**Request:**
Write the material out again exactly.

**Extracted material:**
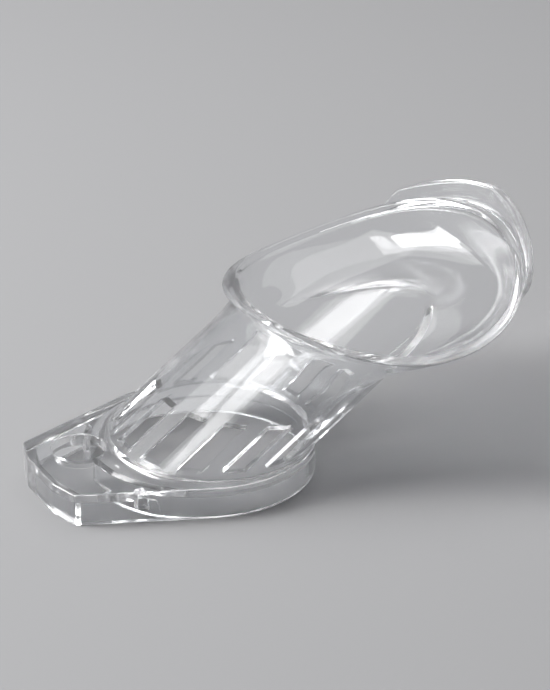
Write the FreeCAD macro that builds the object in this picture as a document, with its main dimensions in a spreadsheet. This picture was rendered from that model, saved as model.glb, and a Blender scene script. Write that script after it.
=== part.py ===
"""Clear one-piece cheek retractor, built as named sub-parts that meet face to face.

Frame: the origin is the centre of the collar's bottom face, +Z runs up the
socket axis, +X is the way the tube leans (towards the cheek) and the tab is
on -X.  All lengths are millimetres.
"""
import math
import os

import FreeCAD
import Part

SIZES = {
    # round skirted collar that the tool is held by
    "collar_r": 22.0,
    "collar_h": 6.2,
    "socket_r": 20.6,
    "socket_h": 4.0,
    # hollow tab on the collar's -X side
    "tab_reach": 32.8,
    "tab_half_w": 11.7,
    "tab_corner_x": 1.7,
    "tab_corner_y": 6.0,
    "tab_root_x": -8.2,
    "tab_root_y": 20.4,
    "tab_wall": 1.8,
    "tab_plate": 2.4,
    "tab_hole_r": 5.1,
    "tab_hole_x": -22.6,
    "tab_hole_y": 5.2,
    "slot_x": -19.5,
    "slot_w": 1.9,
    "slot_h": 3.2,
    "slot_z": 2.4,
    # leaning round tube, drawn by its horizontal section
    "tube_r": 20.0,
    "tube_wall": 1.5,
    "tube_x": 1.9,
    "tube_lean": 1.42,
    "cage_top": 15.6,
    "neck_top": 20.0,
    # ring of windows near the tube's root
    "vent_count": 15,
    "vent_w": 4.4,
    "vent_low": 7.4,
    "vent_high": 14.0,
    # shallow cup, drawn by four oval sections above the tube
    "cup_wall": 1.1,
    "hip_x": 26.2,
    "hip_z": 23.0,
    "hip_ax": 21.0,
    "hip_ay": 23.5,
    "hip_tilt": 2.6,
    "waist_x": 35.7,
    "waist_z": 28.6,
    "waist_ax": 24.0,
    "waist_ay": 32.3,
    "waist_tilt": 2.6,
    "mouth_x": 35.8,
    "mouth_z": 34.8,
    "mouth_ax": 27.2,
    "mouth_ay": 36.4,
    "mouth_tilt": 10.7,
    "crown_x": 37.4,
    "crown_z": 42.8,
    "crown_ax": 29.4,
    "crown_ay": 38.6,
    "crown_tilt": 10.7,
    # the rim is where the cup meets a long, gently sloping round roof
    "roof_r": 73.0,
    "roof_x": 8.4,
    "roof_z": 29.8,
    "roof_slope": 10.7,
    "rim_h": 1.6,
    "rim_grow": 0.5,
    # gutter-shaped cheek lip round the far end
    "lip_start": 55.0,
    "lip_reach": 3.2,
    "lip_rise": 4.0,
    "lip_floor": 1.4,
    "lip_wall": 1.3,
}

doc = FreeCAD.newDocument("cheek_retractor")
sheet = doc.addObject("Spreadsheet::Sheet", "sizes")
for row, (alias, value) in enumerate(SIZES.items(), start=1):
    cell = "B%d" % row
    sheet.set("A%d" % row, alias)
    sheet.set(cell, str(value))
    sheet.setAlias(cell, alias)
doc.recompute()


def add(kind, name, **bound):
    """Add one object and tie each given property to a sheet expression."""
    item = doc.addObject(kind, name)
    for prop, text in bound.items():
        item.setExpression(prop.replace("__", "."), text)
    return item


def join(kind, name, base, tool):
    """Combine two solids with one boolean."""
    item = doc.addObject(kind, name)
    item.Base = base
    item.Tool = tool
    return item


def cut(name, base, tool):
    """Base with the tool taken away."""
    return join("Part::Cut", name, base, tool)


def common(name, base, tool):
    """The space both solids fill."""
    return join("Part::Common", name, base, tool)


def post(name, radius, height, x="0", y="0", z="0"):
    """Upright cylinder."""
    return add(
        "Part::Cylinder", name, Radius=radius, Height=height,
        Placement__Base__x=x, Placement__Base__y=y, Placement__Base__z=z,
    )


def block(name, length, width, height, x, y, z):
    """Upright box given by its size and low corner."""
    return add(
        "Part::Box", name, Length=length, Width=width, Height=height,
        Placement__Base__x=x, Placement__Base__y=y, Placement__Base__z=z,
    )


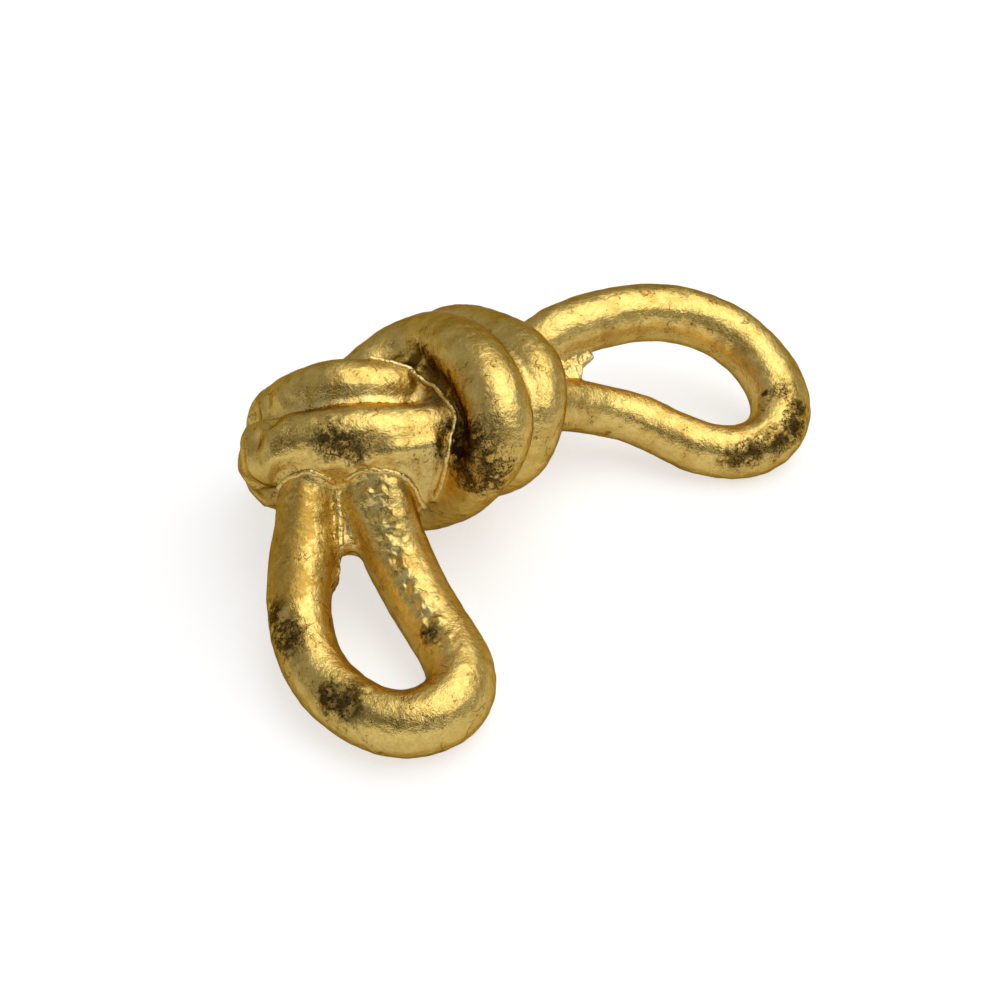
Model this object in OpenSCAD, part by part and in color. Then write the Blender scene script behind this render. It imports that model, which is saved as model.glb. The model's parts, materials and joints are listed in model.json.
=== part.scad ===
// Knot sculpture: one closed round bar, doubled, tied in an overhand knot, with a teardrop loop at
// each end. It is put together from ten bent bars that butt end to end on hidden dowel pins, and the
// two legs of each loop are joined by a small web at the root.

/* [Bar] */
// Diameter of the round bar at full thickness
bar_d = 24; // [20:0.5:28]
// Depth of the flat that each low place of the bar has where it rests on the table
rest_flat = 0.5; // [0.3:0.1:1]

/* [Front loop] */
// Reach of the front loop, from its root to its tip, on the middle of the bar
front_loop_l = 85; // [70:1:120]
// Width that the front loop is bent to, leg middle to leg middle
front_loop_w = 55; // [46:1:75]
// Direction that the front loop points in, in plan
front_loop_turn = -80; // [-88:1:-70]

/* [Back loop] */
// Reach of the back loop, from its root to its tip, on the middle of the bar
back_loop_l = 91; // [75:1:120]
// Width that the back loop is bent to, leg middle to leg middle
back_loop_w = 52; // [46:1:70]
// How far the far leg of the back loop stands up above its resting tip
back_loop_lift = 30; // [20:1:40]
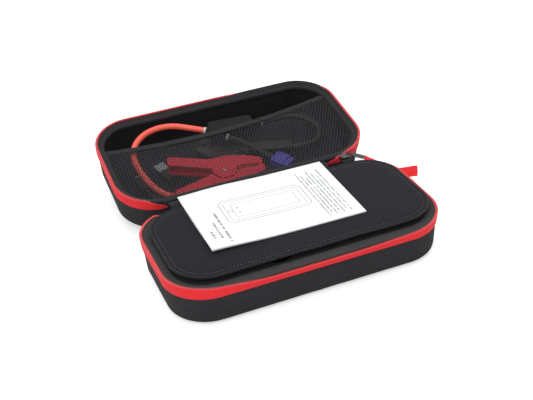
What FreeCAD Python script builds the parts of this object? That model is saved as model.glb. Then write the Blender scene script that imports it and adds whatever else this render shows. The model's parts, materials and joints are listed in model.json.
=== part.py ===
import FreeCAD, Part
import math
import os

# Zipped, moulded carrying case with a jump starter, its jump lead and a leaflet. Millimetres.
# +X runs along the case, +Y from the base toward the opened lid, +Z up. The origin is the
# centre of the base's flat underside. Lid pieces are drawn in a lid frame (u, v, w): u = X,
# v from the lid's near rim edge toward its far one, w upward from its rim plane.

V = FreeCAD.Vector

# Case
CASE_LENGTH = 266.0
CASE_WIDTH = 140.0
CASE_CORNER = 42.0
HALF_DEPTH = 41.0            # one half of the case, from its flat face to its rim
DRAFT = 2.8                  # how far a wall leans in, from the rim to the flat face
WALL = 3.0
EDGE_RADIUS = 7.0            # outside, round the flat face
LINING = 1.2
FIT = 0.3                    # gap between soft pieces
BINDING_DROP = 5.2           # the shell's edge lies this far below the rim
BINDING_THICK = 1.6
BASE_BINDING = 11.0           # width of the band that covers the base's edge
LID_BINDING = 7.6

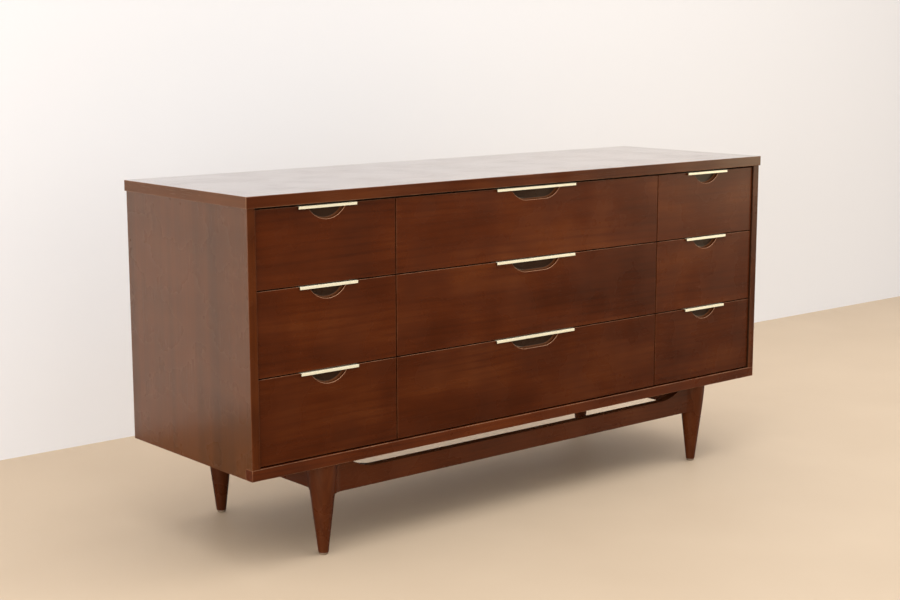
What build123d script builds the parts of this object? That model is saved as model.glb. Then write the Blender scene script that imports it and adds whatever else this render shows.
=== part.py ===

**Response to the exercise:**
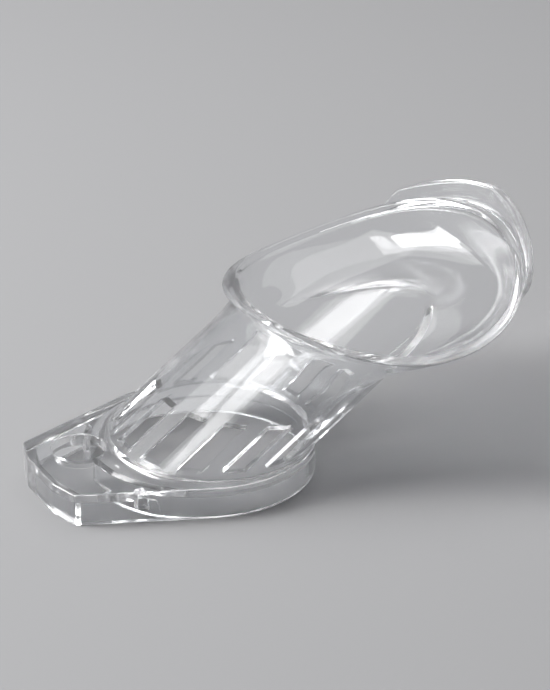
Write the FreeCAD macro that builds the object in this picture as a document, with its main dimensions in a spreadsheet. This picture was rendered from that model, saved as model.glb, and a Blender scene script. Write that script after it.
=== part.py ===
"""Clear one-piece cheek retractor, built as named sub-parts that meet face to face.

Frame: the origin is the centre of the collar's bottom face, +Z runs up the
socket axis, +X is the way the tube leans (towards the cheek) and the tab is
on -X.  All lengths are millimetres.
"""
import math
import os

import FreeCAD
import Part

SIZES = {
    # round skirted collar that the tool is held by
    "collar_r": 22.0,
    "collar_h": 6.2,
    "socket_r": 20.6,
    "socket_h": 4.0,
    # hollow tab on the collar's -X side
    "tab_reach": 32.8,
    "tab_half_w": 11.7,
    "tab_corner_x": 1.7,
    "tab_corner_y": 6.0,
    "tab_root_x": -8.2,
    "tab_root_y": 20.4,
    "tab_wall": 1.8,
    "tab_plate": 2.4,
    "tab_hole_r": 5.1,
    "tab_hole_x": -22.6,
    "tab_hole_y": 5.2,
    "slot_x": -19.5,
    "slot_w": 1.9,
    "slot_h": 3.2,
    "slot_z": 2.4,
    # leaning round tube, drawn by its horizontal section
    "tube_r": 20.0,
    "tube_wall": 1.5,
    "tube_x": 1.9,
    "tube_lean": 1.42,
    "cage_top": 15.6,
    "neck_top": 20.0,
    # ring of windows near the tube's root
    "vent_count": 15,
    "vent_w": 4.4,
    "vent_low": 7.4,
    "vent_high": 14.0,
    # shallow cup, drawn by four oval sections above the tube
    "cup_wall": 1.1,
    "hip_x": 26.2,
    "hip_z": 23.0,
    "hip_ax": 21.0,
    "hip_ay": 23.5,
    "hip_tilt": 2.6,
    "waist_x": 35.7,
    "waist_z": 28.6,
    "waist_ax": 24.0,
    "waist_ay": 32.3,
    "waist_tilt": 2.6,
    "mouth_x": 35.8,
    "mouth_z": 34.8,
    "mouth_ax": 27.2,
    "mouth_ay": 36.4,
    "mouth_tilt": 10.7,
    "crown_x": 37.4,
    "crown_z": 42.8,
    "crown_ax": 29.4,
    "crown_ay": 38.6,
    "crown_tilt": 10.7,
    # the rim is where the cup meets a long, gently sloping round roof
    "roof_r": 73.0,
    "roof_x": 8.4,
    "roof_z": 29.8,
    "roof_slope": 10.7,
    "rim_h": 1.6,
    "rim_grow": 0.5,
    # gutter-shaped cheek lip round the far end
    "lip_start": 55.0,
    "lip_reach": 3.2,
    "lip_rise": 4.0,
    "lip_floor": 1.4,
    "lip_wall": 1.3,
}

doc = FreeCAD.newDocument("cheek_retractor")
sheet = doc.addObject("Spreadsheet::Sheet", "sizes")
for row, (alias, value) in enumerate(SIZES.items(), start=1):
    cell = "B%d" % row
    sheet.set("A%d" % row, alias)
    sheet.set(cell, str(value))
    sheet.setAlias(cell, alias)
doc.recompute()


def add(kind, name, **bound):
    """Add one object and tie each given property to a sheet expression."""
    item = doc.addObject(kind, name)
    for prop, text in bound.items():
        item.setExpression(prop.replace("__", "."), text)
    return item


def join(kind, name, base, tool):
    """Combine two solids with one boolean."""
    item = doc.addObject(kind, name)
    item.Base = base
    item.Tool = tool
    return item


def cut(name, base, tool):
    """Base with the tool taken away."""
    return join("Part::Cut", name, base, tool)


def common(name, base, tool):
    """The space both solids fill."""
    return join("Part::Common", name, base, tool)


def post(name, radius, height, x="0", y="0", z="0"):
    """Upright cylinder."""
    return add(
        "Part::Cylinder", name, Radius=radius, Height=height,
        Placement__Base__x=x, Placement__Base__y=y, Placement__Base__z=z,
    )


def block(name, length, width, height, x, y, z):
    """Upright box given by its size and low corner."""
    return add(
        "Part::Box", name, Length=length, Width=width, Height=height,
        Placement__Base__x=x, Placement__Base__y=y, Placement__Base__z=z,
    )


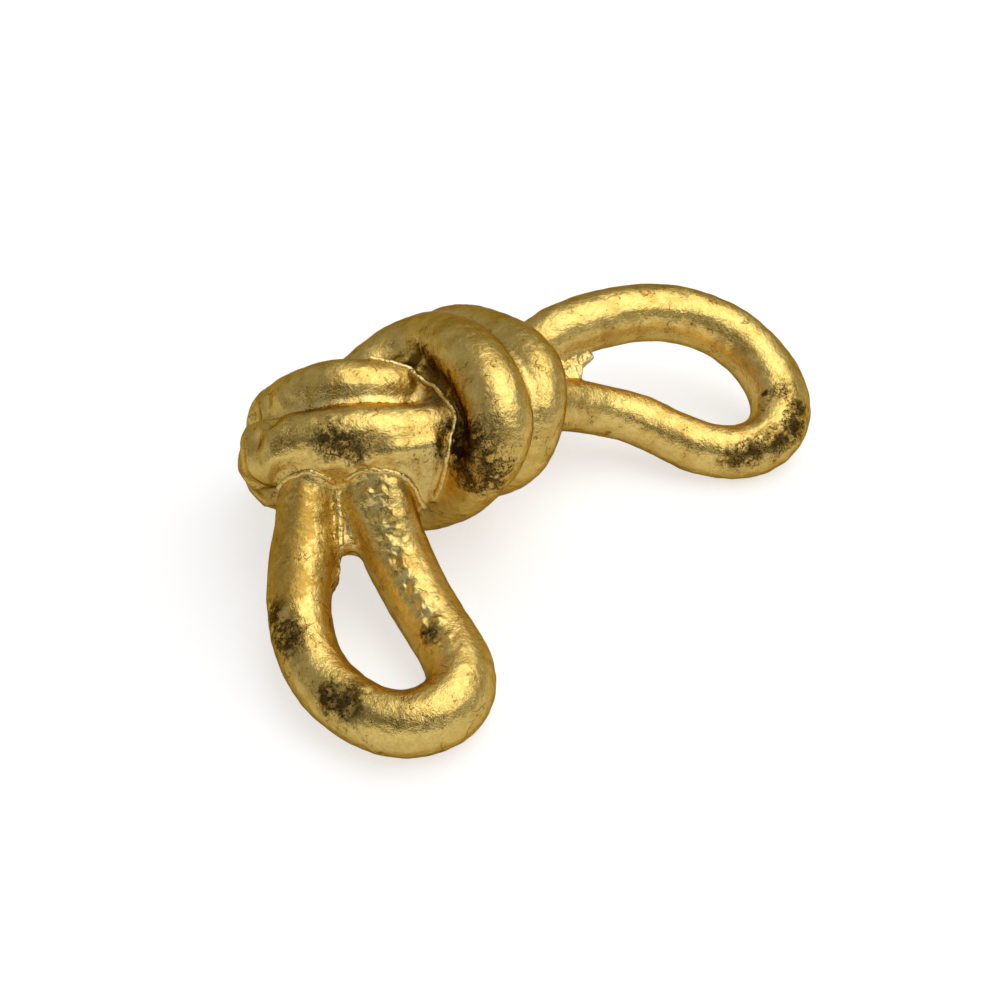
Model this object in OpenSCAD, part by part and in color. Then write the Blender scene script behind this render. It imports that model, which is saved as model.glb. The model's parts, materials and joints are listed in model.json.
=== part.scad ===
// Knot sculpture: one closed round bar, doubled, tied in an overhand knot, with a teardrop loop at
// each end. It is put together from ten bent bars that butt end to end on hidden dowel pins, and the
// two legs of each loop are joined by a small web at the root.

/* [Bar] */
// Diameter of the round bar at full thickness
bar_d = 24; // [20:0.5:28]
// Depth of the flat that each low place of the bar has where it rests on the table
rest_flat = 0.5; // [0.3:0.1:1]

/* [Front loop] */
// Reach of the front loop, from its root to its tip, on the middle of the bar
front_loop_l = 85; // [70:1:120]
// Width that the front loop is bent to, leg middle to leg middle
front_loop_w = 55; // [46:1:75]
// Direction that the front loop points in, in plan
front_loop_turn = -80; // [-88:1:-70]

/* [Back loop] */
// Reach of the back loop, from its root to its tip, on the middle of the bar
back_loop_l = 91; // [75:1:120]
// Width that the back loop is bent to, leg middle to leg middle
back_loop_w = 52; // [46:1:70]
// How far the far leg of the back loop stands up above its resting tip
back_loop_lift = 30; // [20:1:40]
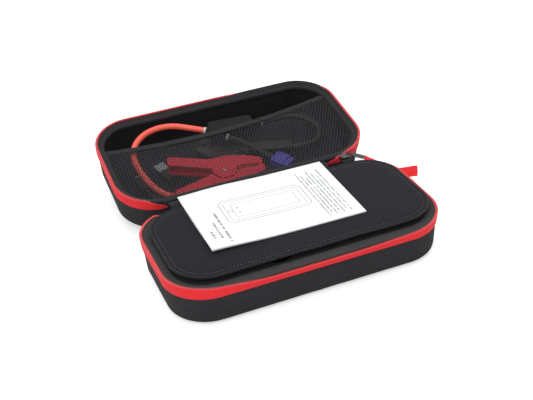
What FreeCAD Python script builds the parts of this object? That model is saved as model.glb. Then write the Blender scene script that imports it and adds whatever else this render shows. The model's parts, materials and joints are listed in model.json.
=== part.py ===
import FreeCAD, Part
import math
import os

# Zipped, moulded carrying case with a jump starter, its jump lead and a leaflet. Millimetres.
# +X runs along the case, +Y from the base toward the opened lid, +Z up. The origin is the
# centre of the base's flat underside. Lid pieces are drawn in a lid frame (u, v, w): u = X,
# v from the lid's near rim edge toward its far one, w upward from its rim plane.

V = FreeCAD.Vector

# Case
CASE_LENGTH = 266.0
CASE_WIDTH = 140.0
CASE_CORNER = 42.0
HALF_DEPTH = 41.0            # one half of the case, from its flat face to its rim
DRAFT = 2.8                  # how far a wall leans in, from the rim to the flat face
WALL = 3.0
EDGE_RADIUS = 7.0            # outside, round the flat face
LINING = 1.2
FIT = 0.3                    # gap between soft pieces
BINDING_DROP = 5.2           # the shell's edge lies this far below the rim
BINDING_THICK = 1.6
BASE_BINDING = 11.0           # width of the band that covers the base's edge
LID_BINDING = 7.6

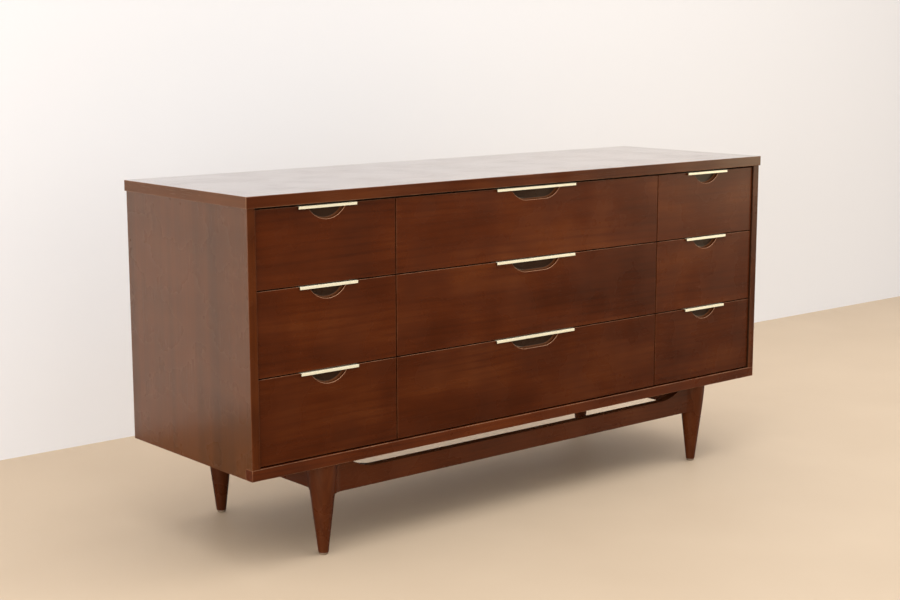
What build123d script builds the parts of this object? That model is saved as model.glb. Then write the Blender scene script that imports it and adds whatever else this render shows.
=== part.py ===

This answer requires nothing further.